I have been on a search for my purpose in life. I have been facing a yo-yo, where one minute it appears within grasp and then falls away.

Having lived a life facing anxiety and depression, having the one thing I thought I was relatively good at taken from me (due to uncontrolled a&d), and having found no inspiration from inspirational entrepreneurs...I am not sure where to go next. Did you all find your purpose or passion early in life, maybe even before a&d, or did you use your passion to cope, or did you find something in recovery and beyond?

I am at a loss. My fear of trying a new career and having the same outcome is daunting. The entrepreneurs seemed to believe that I have to take it on faith and just dive in. Like it is a switch to flip off. I have no fear about learning the new skills. That has never been the issue. It is the soft skills that I fear. It is the soft skills that have cost me jobs in the past.

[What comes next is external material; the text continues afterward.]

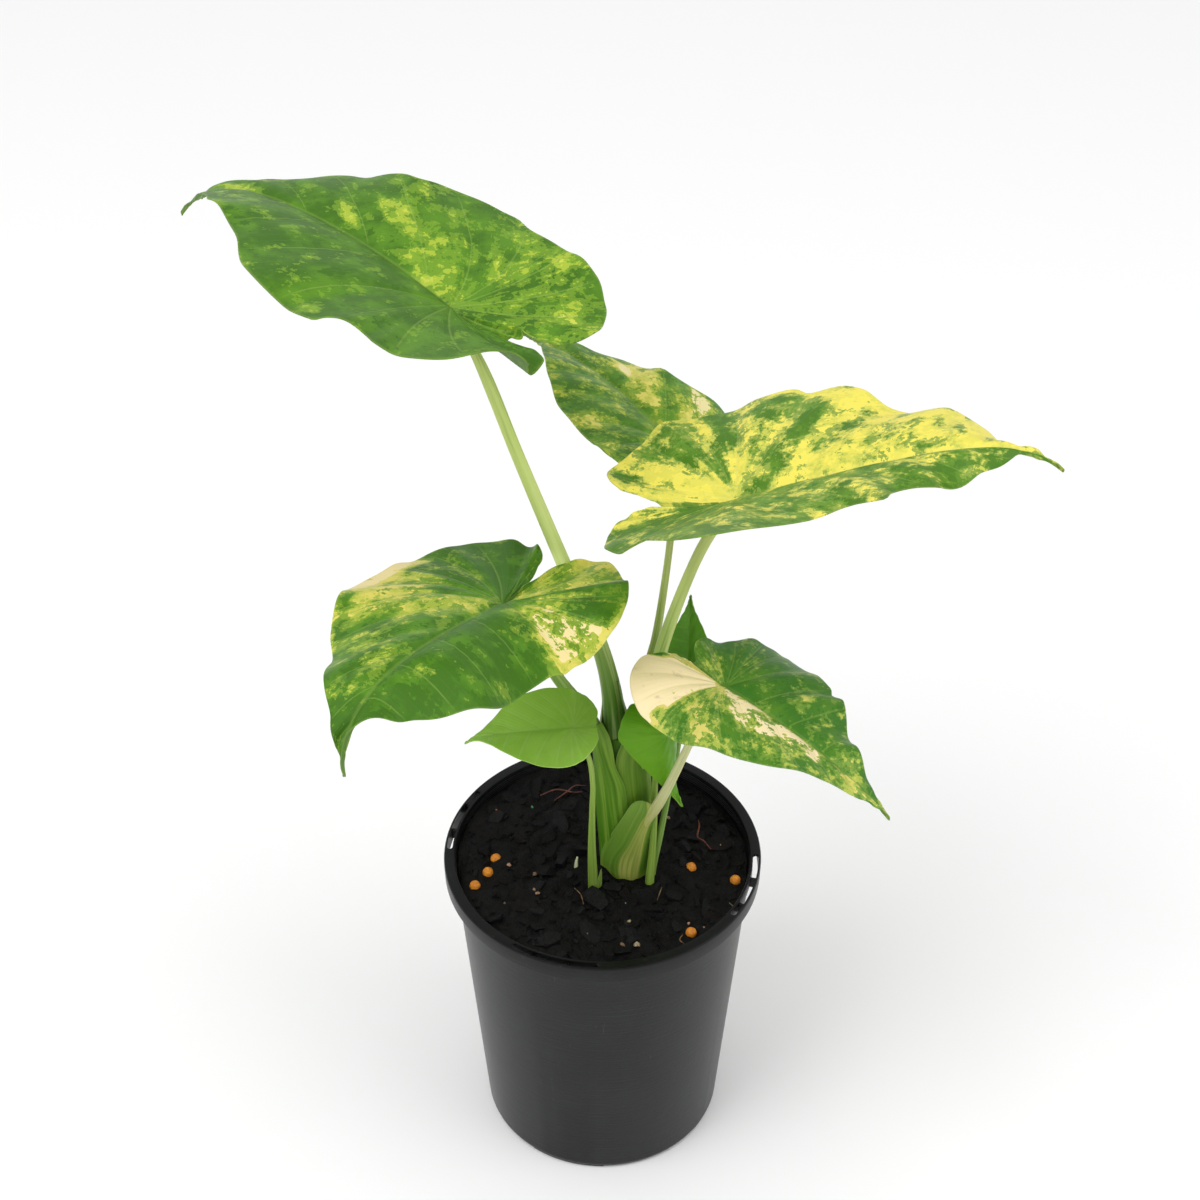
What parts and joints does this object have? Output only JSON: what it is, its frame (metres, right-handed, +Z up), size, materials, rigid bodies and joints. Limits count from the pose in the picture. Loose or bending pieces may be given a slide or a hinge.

At age 50, do I find a space filler job or is it more important than ever to find the right job? The anxiety and fear has become so overwhelming. My depression just wants me to hide in bed where it is warm and safe. I connected with a rookie life coach a few months ago. I have learned a lot, but I am afraid I am being too needy as my anxiety ramps up. I am working with a career counselor, but she is not understanding the fear. She is moving very fast and asking for decisions I can’t make.

Thank you for taking the time to read this. .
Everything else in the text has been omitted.